Without altering anything, output the material below.
** Start DATA **
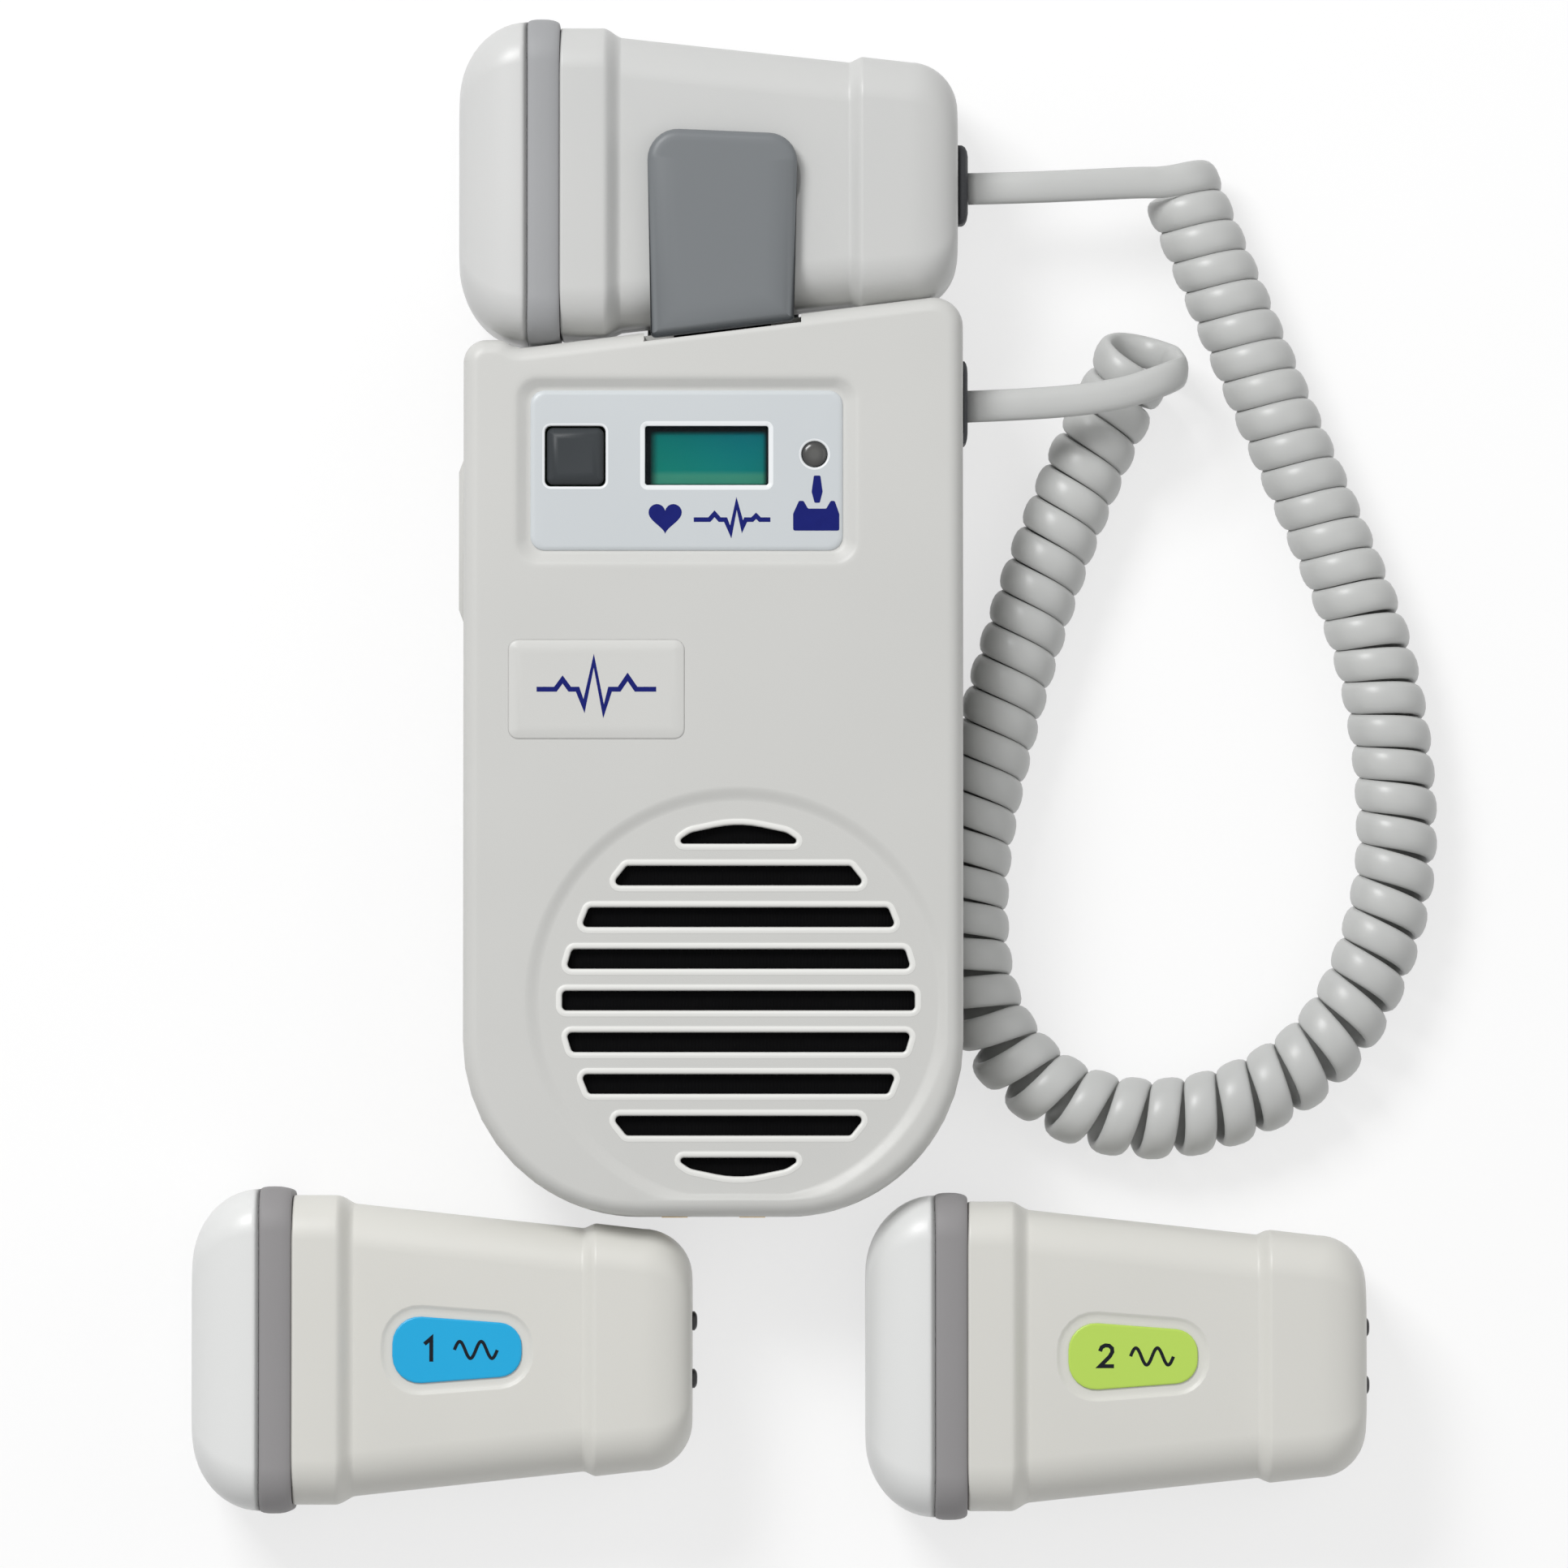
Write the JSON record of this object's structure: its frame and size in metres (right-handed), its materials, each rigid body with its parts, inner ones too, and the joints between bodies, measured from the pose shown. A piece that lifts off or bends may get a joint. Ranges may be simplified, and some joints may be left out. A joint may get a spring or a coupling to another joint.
{
  "type": "fetal doppler monitor",
  "caption": "Handheld fetal heart monitor with a slotted speaker, small display, a probe docked across its top on a flat curly cord, and spare probes beside it.",
  "frame": {"origin": "on the flat back of the main unit, on its centre line, at the edge of the battery door", "axes": "+X to the right of the unit's face, +Y towards its top, +Z out of its face; it lies on its back"},
  "size_m": [0.1931, 0.232, 0.0303],
  "materials": {
    "case_plastic": "satin",
    "probe_plastic": "satin",
    "nose_plastic": "smooth",
    "band_rubber": "matt",
    "holder_plastic": "satin",
    "overlay_film": "satin film",
    "window_glass": "clear",
    "display_teal": "smooth",
    "lens_dark": "smooth",
    "key_dark": "satin",
    "badge_pale": "satin",
    "label_blue": "gloss film",
    "label_green": "gloss film",
    "black_rubber": "matt",
    "cord_grey": "satin",
    "black_cloth": "woven",
    "plated_steel": "plated",
    "paper_cone": "matt",
    "ferrite": "matt",
    "board_green": "solder mask",
    "chip_black": "moulded",
    "cell_wrap": "wrapped",
    "gold_contact": "plated",
    "stud_black": "smooth",
    "crystal_ceramic": "matt"
  },
  "bodies": {
    "main_unit": {"front_case": "case_plastic", "rear_case": "case_plastic", "case_screws": "plated_steel", "charge_contacts": "gold_contact", "control_panel": "overlay_film", "display_window": "window_glass", "display_module": "display_teal", "indicator_lens": "lens_dark", "button_switch": "chip_black", "badge_plate": "badge_pale", "speaker_cloth": "black_cloth", "speaker_frame": "plated_steel", "speaker_cone": "paper_cone", "speaker_magnet": "ferrite", "circuit_board": "board_green", "board_components": "chip_black", "volume_switch": "chip_black", "rocker_pin": "plated_steel", "battery_cells": "cell_wrap", "battery_contacts": "plated_steel", "cable_grommet": "black_rubber", "clip_pin": "plated_steel", "clip_spring": "plated_steel", "cradle_plate": "holder_plastic", "coiled_cord": "cord_grey", "unit_lead": "cord_grey"},
    "power_button": {"power_button": "key_dark"},
    "volume_rocker": {"volume_rocker": "case_plastic"},
    "probe_clip": {"probe_clip": "holder_plastic"},
    "battery_door": {"battery_door": "case_plastic"},
    "cord_plug": {"probe_plug": "black_rubber", "probe_lead": "cord_grey"},
    "docked_probe": {"docked_nose_cap": "nose_plastic", "docked_seal_band": "band_rubber", "docked_upper_shell": "probe_plastic", "docked_lower_shell": "probe_plastic", "docked_label_plate": "label_blue", "docked_contact_studs": "stud_black", "docked_crystal_pair": "crystal_ceramic", "docked_tuning_board": "board_green"},
    "left_spare_probe": {"left_nose_cap": "nose_plastic", "left_seal_band": "band_rubber", "left_upper_shell": "probe_plastic", "left_lower_shell": "probe_plastic", "left_label_plate": "label_blue", "left_contact_studs": "stud_black", "left_crystal_pair": "crystal_ceramic", "left_tuning_board": "board_green"},
    "right_spare_probe": {"right_nose_cap": "nose_plastic", "right_seal_band": "band_rubber", "right_upper_shell": "probe_plastic", "right_lower_shell": "probe_plastic", "right_label_plate": "label_green", "right_contact_studs": "stud_black", "right_crystal_pair": "crystal_ceramic", "right_tuning_board": "board_green"}
  },
  "joints": [
    {"name": "power_button_press", "type": "slide", "parent": "main_unit", "child": "power_button", "axis": [0, 0, -1], "range_m": [0, 0.0006], "stiffness_N_per_m": 600, "springref_m": -0.0003},
    {"name": "volume_rocker_tilt", "type": "hinge", "parent": "main_unit", "child": "volume_rocker", "pos_m": [-0.0352, 0.03325, 0.0232], "axis": [0, 0, 1], "range_deg": [-2.5, 2.5], "stiffness_Nm_per_rad": 0.05},
    {"name": "probe_clip_spring", "type": "hinge", "parent": "main_unit", "child": "probe_clip", "pos_m": [0.0014, 0.06207, 0.0243], "axis": [0.9925, 0.1224, 0], "range_deg": [0, 6], "stiffness_Nm_per_rad": 1.2, "springref_deg": -2.86},
    {"name": "battery_door_slide", "type": "slide", "parent": "main_unit", "child": "battery_door", "axis": [0, -1, 0], "range_m": [0, 0.006]},
    {"name": "docked_probe_undock", "type": "slide", "parent": "main_unit", "child": "cord_plug", "axis": [0, 1, 0], "range_m": [0, 0.032]},
    {"name": "probe_unplug", "type": "slide", "parent": "cord_plug", "child": "docked_probe", "axis": [-1, 0, 0], "range_m": [0, 0.0015]},
    {"name": "left_spare_lift", "type": "slide", "parent": "main_unit", "child": "left_spare_probe", "axis": [0, 0, 1], "range_m": [0, 0.05]},
    {"name": "right_spare_lift", "type": "slide", "parent": "main_unit", "child": "right_spare_probe", "axis": [0, 0, 1], "range_m": [0, 0.05]}
  ]
}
** End DATA **
OUTPUT OF THE EXERCISE:
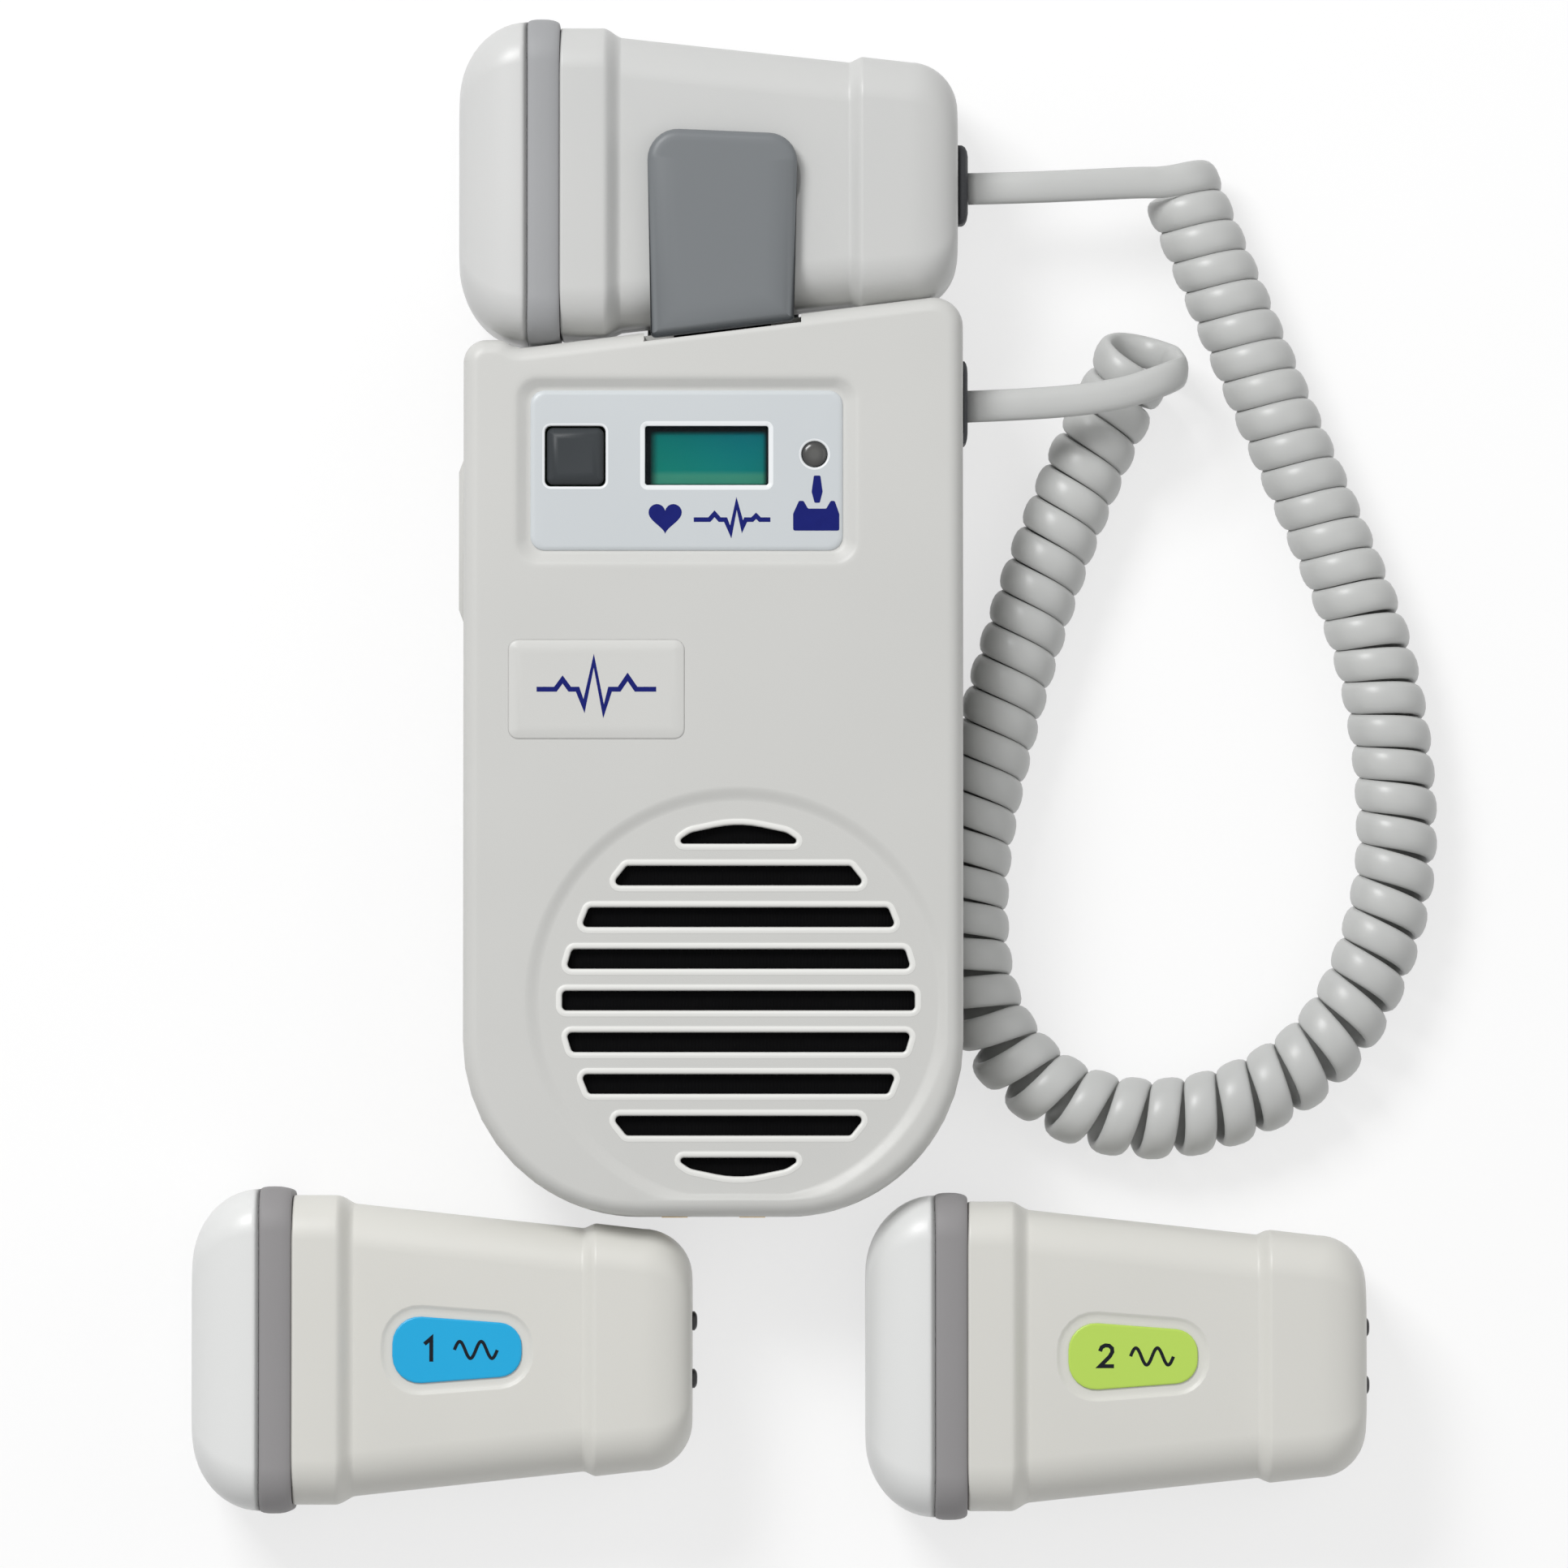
Write the JSON record of this object's structure: its frame and size in metres (right-handed), its materials, each rigid body with its parts, inner ones too, and the joints between bodies, measured from the pose shown. A piece that lifts off or bends may get a joint. Ranges may be simplified, and some joints may be left out. A joint may get a spring or a coupling to another joint.
{
  "type": "fetal doppler monitor",
  "caption": "Handheld fetal heart monitor with a slotted speaker, small display, a probe docked across its top on a flat curly cord, and spare probes beside it.",
  "frame": {"origin": "on the flat back of the main unit, on its centre line, at the edge of the battery door", "axes": "+X to the right of the unit's face, +Y towards its top, +Z out of its face; it lies on its back"},
  "size_m": [0.1931, 0.232, 0.0303],
  "materials": {
    "case_plastic": "satin",
    "probe_plastic": "satin",
    "nose_plastic": "smooth",
    "band_rubber": "matt",
    "holder_plastic": "satin",
    "overlay_film": "satin film",
    "window_glass": "clear",
    "display_teal": "smooth",
    "lens_dark": "smooth",
    "key_dark": "satin",
    "badge_pale": "satin",
    "label_blue": "gloss film",
    "label_green": "gloss film",
    "black_rubber": "matt",
    "cord_grey": "satin",
    "black_cloth": "woven",
    "plated_steel": "plated",
    "paper_cone": "matt",
    "ferrite": "matt",
    "board_green": "solder mask",
    "chip_black": "moulded",
    "cell_wrap": "wrapped",
    "gold_contact": "plated",
    "stud_black": "smooth",
    "crystal_ceramic": "matt"
  },
  "bodies": {
    "main_unit": {"front_case": "case_plastic", "rear_case": "case_plastic", "case_screws": "plated_steel", "charge_contacts": "gold_contact", "control_panel": "overlay_film", "display_window": "window_glass", "display_module": "display_teal", "indicator_lens": "lens_dark", "button_switch": "chip_black", "badge_plate": "badge_pale", "speaker_cloth": "black_cloth", "speaker_frame": "plated_steel", "speaker_cone": "paper_cone", "speaker_magnet": "ferrite", "circuit_board": "board_green", "board_components": "chip_black", "volume_switch": "chip_black", "rocker_pin": "plated_steel", "battery_cells": "cell_wrap", "battery_contacts": "plated_steel", "cable_grommet": "black_rubber", "clip_pin": "plated_steel", "clip_spring": "plated_steel", "cradle_plate": "holder_plastic", "coiled_cord": "cord_grey", "unit_lead": "cord_grey"},
    "power_button": {"power_button": "key_dark"},
    "volume_rocker": {"volume_rocker": "case_plastic"},
    "probe_clip": {"probe_clip": "holder_plastic"},
    "battery_door": {"battery_door": "case_plastic"},
    "cord_plug": {"probe_plug": "black_rubber", "probe_lead": "cord_grey"},
    "docked_probe": {"docked_nose_cap": "nose_plastic", "docked_seal_band": "band_rubber", "docked_upper_shell": "probe_plastic", "docked_lower_shell": "probe_plastic", "docked_label_plate": "label_blue", "docked_contact_studs": "stud_black", "docked_crystal_pair": "crystal_ceramic", "docked_tuning_board": "board_green"},
    "left_spare_probe": {"left_nose_cap": "nose_plastic", "left_seal_band": "band_rubber", "left_upper_shell": "probe_plastic", "left_lower_shell": "probe_plastic", "left_label_plate": "label_blue", "left_contact_studs": "stud_black", "left_crystal_pair": "crystal_ceramic", "left_tuning_board": "board_green"},
    "right_spare_probe": {"right_nose_cap": "nose_plastic", "right_seal_band": "band_rubber", "right_upper_shell": "probe_plastic", "right_lower_shell": "probe_plastic", "right_label_plate": "label_green", "right_contact_studs": "stud_black", "right_crystal_pair": "crystal_ceramic", "right_tuning_board": "board_green"}
  },
  "joints": [
    {"name": "power_button_press", "type": "slide", "parent": "main_unit", "child": "power_button", "axis": [0, 0, -1], "range_m": [0, 0.0006], "stiffness_N_per_m": 600, "springref_m": -0.0003},
    {"name": "volume_rocker_tilt", "type": "hinge", "parent": "main_unit", "child": "volume_rocker", "pos_m": [-0.0352, 0.03325, 0.0232], "axis": [0, 0, 1], "range_deg": [-2.5, 2.5], "stiffness_Nm_per_rad": 0.05},
    {"name": "probe_clip_spring", "type": "hinge", "parent": "main_unit", "child": "probe_clip", "pos_m": [0.0014, 0.06207, 0.0243], "axis": [0.9925, 0.1224, 0], "range_deg": [0, 6], "stiffness_Nm_per_rad": 1.2, "springref_deg": -2.86},
    {"name": "battery_door_slide", "type": "slide", "parent": "main_unit", "child": "battery_door", "axis": [0, -1, 0], "range_m": [0, 0.006]},
    {"name": "docked_probe_undock", "type": "slide", "parent": "main_unit", "child": "cord_plug", "axis": [0, 1, 0], "range_m": [0, 0.032]},
    {"name": "probe_unplug", "type": "slide", "parent": "cord_plug", "child": "docked_probe", "axis": [-1, 0, 0], "range_m": [0, 0.0015]},
    {"name": "left_spare_lift", "type": "slide", "parent": "main_unit", "child": "left_spare_probe", "axis": [0, 0, 1], "range_m": [0, 0.05]},
    {"name": "right_spare_lift", "type": "slide", "parent": "main_unit", "child": "right_spare_probe", "axis": [0, 0, 1], "range_m": [0, 0.05]}
  ]
}